The travel industry could also benefit. Dubai is one of the most familiar international destinations for Indian families. Package prices, hotel rates, shopping budgets and attraction tickets are often discussed in rupees and dirhams together.

A standard symbol can make those comparisons neater, especially on mobile screens where space is limited.

The Central Bank has already released style guidance showing how it imagines the dirham symbol appearing on keyboard layouts, including placement on the number 6 key. But that is only guidance.

Device manufacturers will ultimately decide where the symbol appears. Apple, Google, Microsoft, Samsung and other companies will make their own design and keyboard choices once the standard is final and implemented.

That means adoption could be uneven at first.
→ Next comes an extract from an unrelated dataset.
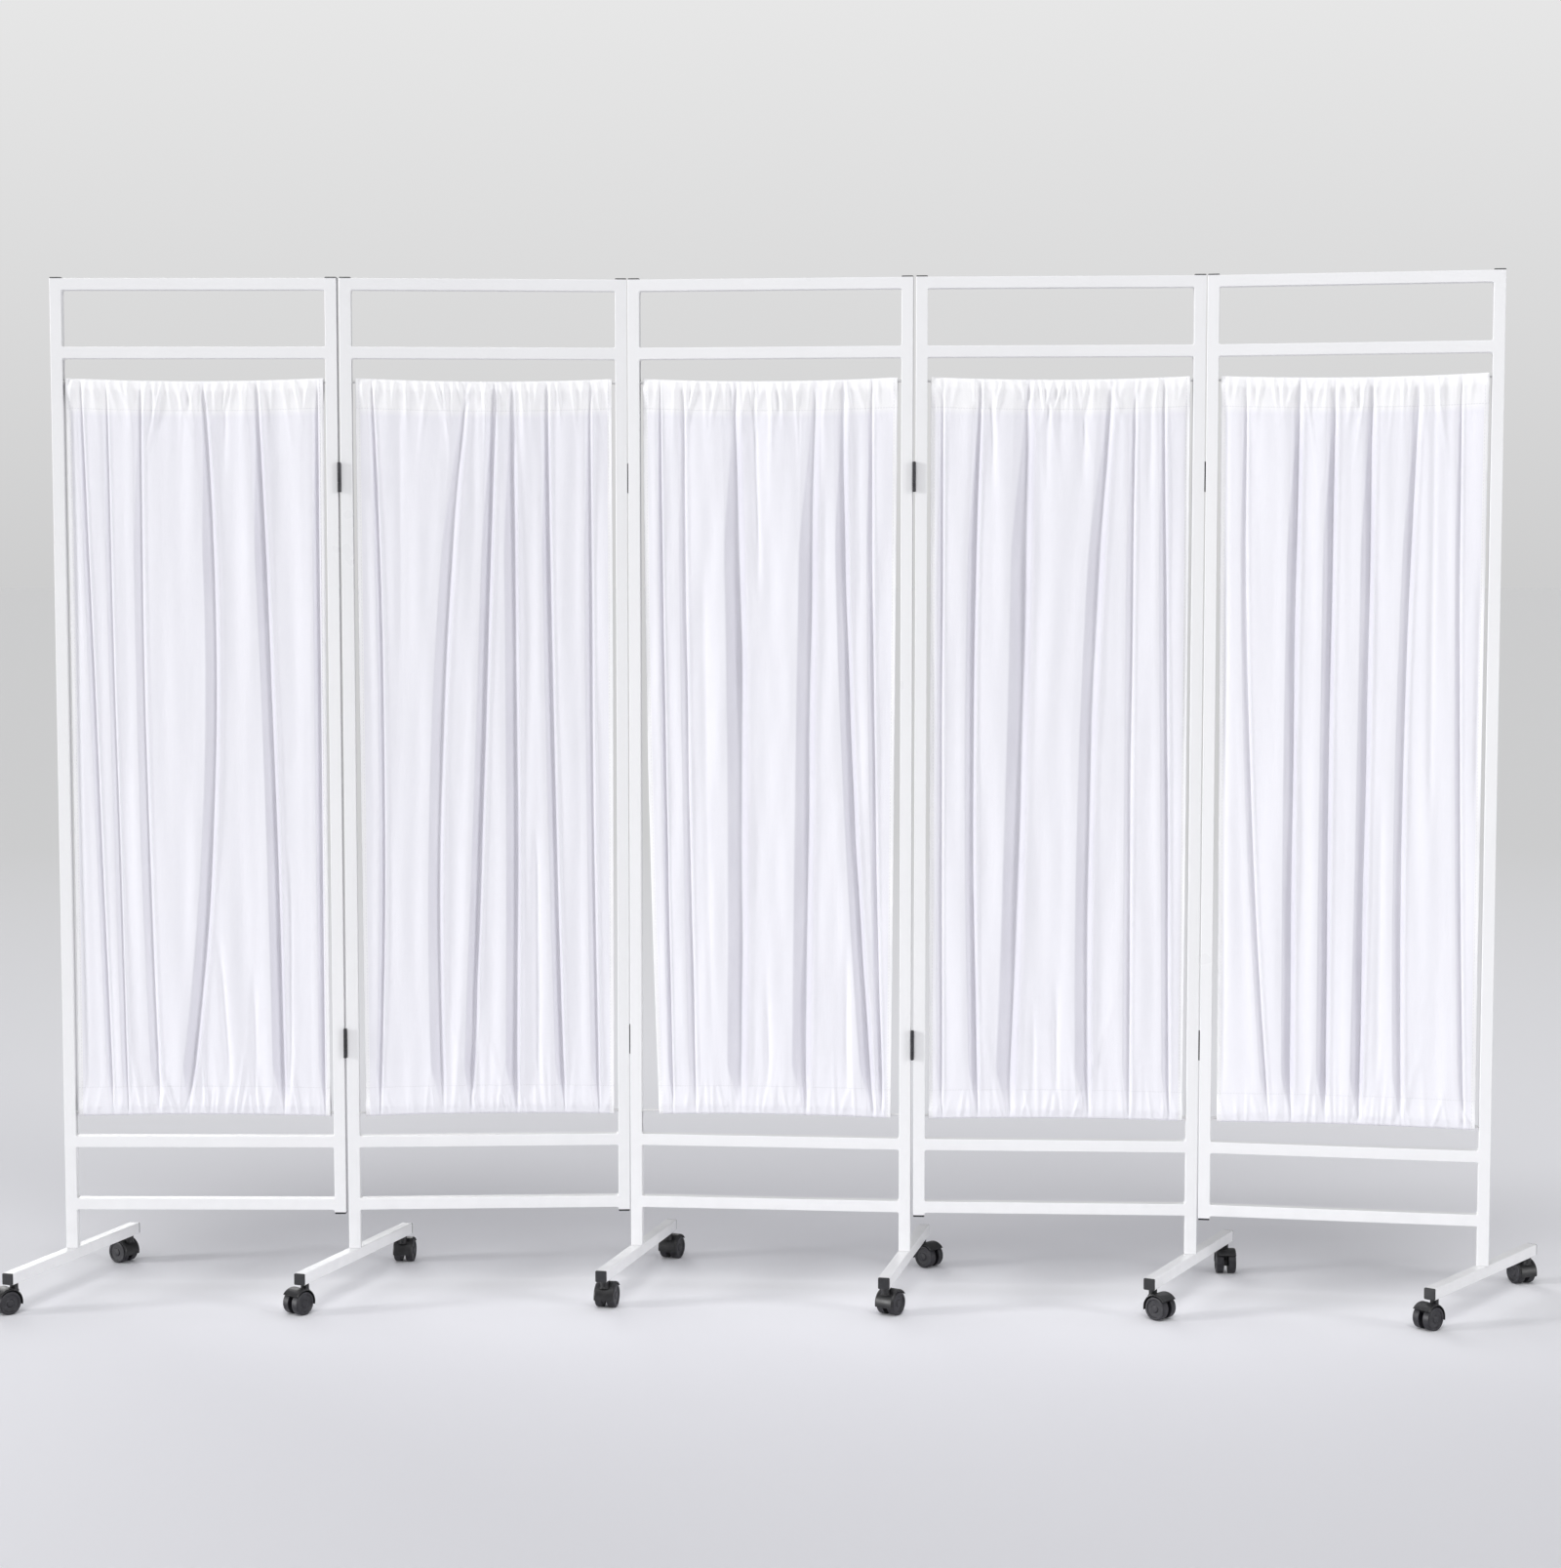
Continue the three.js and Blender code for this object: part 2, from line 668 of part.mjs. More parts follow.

Some platforms may add the symbol quickly. Others may wait for broader software updates. Businesses may also need time to update fonts, templates, websites and internal systems.

For users, the change will probably feel gradual rather than dramatic. One day, the symbol may appear in a keyboard update. Then it will start showing up in invoices, apps and price tags.

That is how digital infrastructure often works. It changes quietly, then suddenly feels normal.

The bigger message is that the UAE is thinking about currency identity in the same space where people now live, shop and work: screens.

Money is no longer seen only on notes, coins and bank statements. It moves through apps, QR codes, digital wallets, online stores, salary portals and remittance platforms.

So the symbol of a currency must travel there too.

The dirham symbol still has to clear the final stages of the Unicode process. The beta review remains open, and the final release is expected in September.

But for the UAE, the direction is set. The dirham is trying to move from the counter, the cash register and the bank branch into the default language of keyboards.

For anyone with a life split between India and Dubai, that small character could soon become a familiar part of everyday money talk.